Butter or Margarine · In fact, given a good spread (see below), this can be skipped; but there is a price to pay in ultimate quality. The butter-or-margarine choice is somewhat vexed. I think we’re mostly past the notion that all vegetable fats are better than all animal fats, and the list of ingredients on the side of your margarine tub is pretty unattractive. Having said that, while I don’t have first-hand experience in the dairy biz I’m had my hands on most other kinds of farming, and the animal-husbandry end of it is mostly sordid and abusive and chemically-enhanced just barely inside this side of what’s legal, and that’s when the inspectors have been by recently.
Having said all that, margarine has the considerable advantage of being soft at Canadian room temperatures. And having said that, we use butter. And even when you wake up and find that the only butter’s rock-like in the fridge, there are work-arounds (see below).
Toppings · Here tastes may legitimately vary. I am pretty well locked into a theme and variations, where the theme is Seville Orange Marmalade. Good marmalade should have a flavor that’s hot in your mouth; the shouting Mediterranean bitterness barely balanced with preserving sugars.
The canonical brand is Robertson’s (by appointment to Her Maj) and that’s what I grew up with; but any good large health/organic-foods supermarket will have alternatives, some good. Oddly, in my experience the French mostly strike out in the marmalade department. Personally I admit to favoring the “President’s Choice” house brand of a big Canadian supermarket chain, which advertises its high proportion by weight of fruit and while perhaps a little less subtle in the mouth than something home-made from scratch with bitter Seville oranges and love, is totally not bad and quite remarkably intense.
On mornings that I’m extra hungry I’ll follow up the marmalade toast with a variation suiting the day’s fancy. A good strong buckwheat honey is not to be sneezed at, nor a German Pflaumen Muus (hard to find), nor an old-fashioned raspberry or strawberry or (especially, and also hard to find) sour-cherry jam from the nearest farmers’ market.
To Drink · We’re talking breakfast here, thus basically milks and juices. I have a large glass of 1% milk nearly every day of the year, the bitter-Seville-orange aggression contrasting nicely with the silky milk. If there’s a second round of toast I usually go with grapefruit juice, its sour freshness setting off the sweetness of most preserves.

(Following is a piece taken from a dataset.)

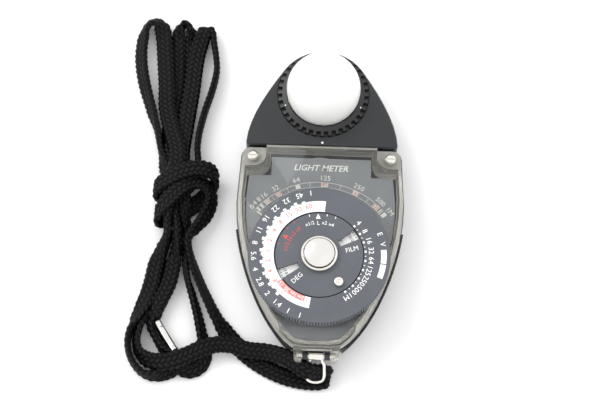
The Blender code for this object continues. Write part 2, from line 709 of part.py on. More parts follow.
def coil_spring(name, radius, wire, low, high, turns, material, parent, at=(0, 0, 0)):
    steps = int(turns * 10)
    points = []
    for i in range(steps + 1):
        angle = 2 * math.pi * turns * i / steps
        height = low + wire + (high - low - 2 * wire) * i / steps
        points.append((radius * math.cos(angle), radius * math.sin(angle), height))
    return piece(name, tube_mesh(points, wire, resolution=0), material, parent, at)


def button_spring(parent):
    low = BEZEL_FOOT + 0.4 + 0.1
    high = BEZEL_FOOT + 0.4 + BUTTON_TRAVEL + GAP - 0.05
    return coil_spring("button_spring", 4.0, 0.2, low, high, 2.5, "steel", parent)


# ---- movement ----

def magnet(parent):
    bore = MAGNET_RADIUS - MAGNET_WALL
    washer("magnet_ring", bore, MAGNET_RADIUS, MAGNET_FOOT, MAGNET_TOP, "steel", parent, steps=32)
    low, high = COIL_FOOT + COIL_THICKNESS + GAP + 0.1, COIL_TOP - COIL_THICKNESS - GAP - 0.1
    core = piece("pole_core", cylinder(CORE_RADIUS, low, high, sides=32), "steel", parent)
    middle = (low + high) / 2
    far = bore - 0.15
    join(core, block((-1.2, -far, middle - 0.9), (1.2, far, middle + 0.9)))


def bridges(parent):
    reach = MAGNET_RADIUS + 3.4
    half = [(reach, -2.6), *arc((reach, 0), 2.6, -90, 90, 8)[1:], (4, 3.4)]
    outline = [*half, (-4, 3.4), *[(-x, -y) for x, y in half[1:-1]], (-reach, -2.6), (-4, -3.4), (4, -3.4)]
    lower = piece("lower_bridge", prism(outline, LOWER_BRIDGE_FOOT, LOWER_BRIDGE_TOP), "aluminium", parent)
    cut(lower, cylinder(JEWEL_RADIUS + 0.1, 0, LOWER_BRIDGE_TOP + 1, sides=20))
    for at in movement_screw_places():
        cut(lower, cylinder(1.1, 0, LOWER_BRIDGE_TOP + 1, at, 16))
    end = -(MAGNET_RADIUS - MAGNET_WALL / 2)
    arm = [(-2.2, end - 2.2), (2.2, end - 2.2), (1.9, 0), *arc((0, 0), 1.9, 0, 180, 8)[1:-1], (-1.9, 0)]
    upper = piece("upper_bridge", prism(arm, UPPER_BRIDGE_FOOT, UPPER_BRIDGE_TOP), "aluminium", parent)
    cut(upper, cylinder(JEWEL_RADIUS + 0.1, 0, UPPER_BRIDGE_TOP + 1, sides=20))
    join(upper, cylinder(1.8, MAGNET_TOP + 0.15, UPPER_BRIDGE_FOOT + 0.5, (0, end), 20))


def jewel_screws(parent):
    for name, low, high in (("jewel_screw_lower", LEVER_FOOT, LOWER_BRIDGE_TOP + 0.2),
                            ("jewel_screw_upper", UPPER_BRIDGE_FOOT - 0.1, UPPER_BRIDGE_TOP + 0.25)):
        profile = [(0, high), (JEWEL_RADIUS, high), (JEWEL_RADIUS, low), (0, low)]
        turned(name, profile, "brass", parent, steps=20, closed=False)


def movement_screws(parent):
    head = LOWER_BRIDGE_TOP + 0.15
    for name, at in zip(("movement_screw_left", "movement_screw_right"), movement_screw_places()):
        profile = [(0, head + 1.1), (1.6, head + 1.1), (1.8, head + 0.9), (1.8, head), (0.9, head),
                   (0.9, LOWER_BRIDGE_FOOT - GAP + 0.1), (0, LOWER_BRIDGE_FOOT - GAP + 0.1)]
        screw = turned(name, profile, "steel", parent, (*at, 0), 16, closed=False)
        cut(screw, block((-3, -0.2, head + 0.6), (3, 0.2, head + 2)))


def flat_spiral(name, inner, outer, height, turns, material, parent):
    steps = int(turns * 14)
    points = []
    for i in range(steps + 1):
        angle = 2 * math.pi * turns * i / steps
        radius = inner + (outer - inner) * i / steps
        points.append((radius * math.cos(angle), radius * math.sin(angle), height))
    return piece(name, tube_mesh(points, 0.12, resolution=0), material, parent)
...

Timing · This is the essence of the thing.
There are places in the world where they use “Toast racks” in which are propped up dried-out room-temperature lovelorn joyless slabs of dead cooked bread. (Britain, I’m looking at you.) Even worse, I’ve been where they deal out pure abominations called “toast soldiers”, being aforesaid cold dry dead slabs only cut into cold dry dead finger shapes, to what purpose I can’t begin to imagine.
Here’s the right way to do it: You push down the lever of the toaster. Then you stand right there by it—what, you’d rely on its opinion as to when your precious toast is done? It’s a silly machine. Silly you.
While you stand there, ensure that your glass of cold beverage is filled and ready, and that the butter is soft, or failing that, you’ve cut some skinny slivers that you can drop on the fresh hot toast where they’ll soak in fast. Also you need to have a knife out for the butter, a spoon for the topping, and a plate to eat from.
Eventually your vigilant eye will detect that the toast is ready. At the point you pop it, seconds—fractions of seconds—matter. It must be at your place at the table, butter and toppings applied, and your bottom in your chair, while it’s still hot to touch. The technique is mostly in the wrist.
Reality · I’m a Dad. I have two children and two cats, all hungry when they wake up. Also, two of the four humans are Not Morning People. Which means that there are many obstacles standing between me and the perfect breakfast toast. I score maybe two weekdays in five, and am further saddened by the knowledge that there are many who never eat good toast.
On the other hand, we have a well-worked-out domestic routine. So when I wake up there’s usually bread made yesterday, butter reasonably soft in its covered dish, also marmalade and milk waiting in the fridge. So unlike my single years when I had time to focus properly on toast, but was frequently out of something. There’s a lesson lurking in there somewhere.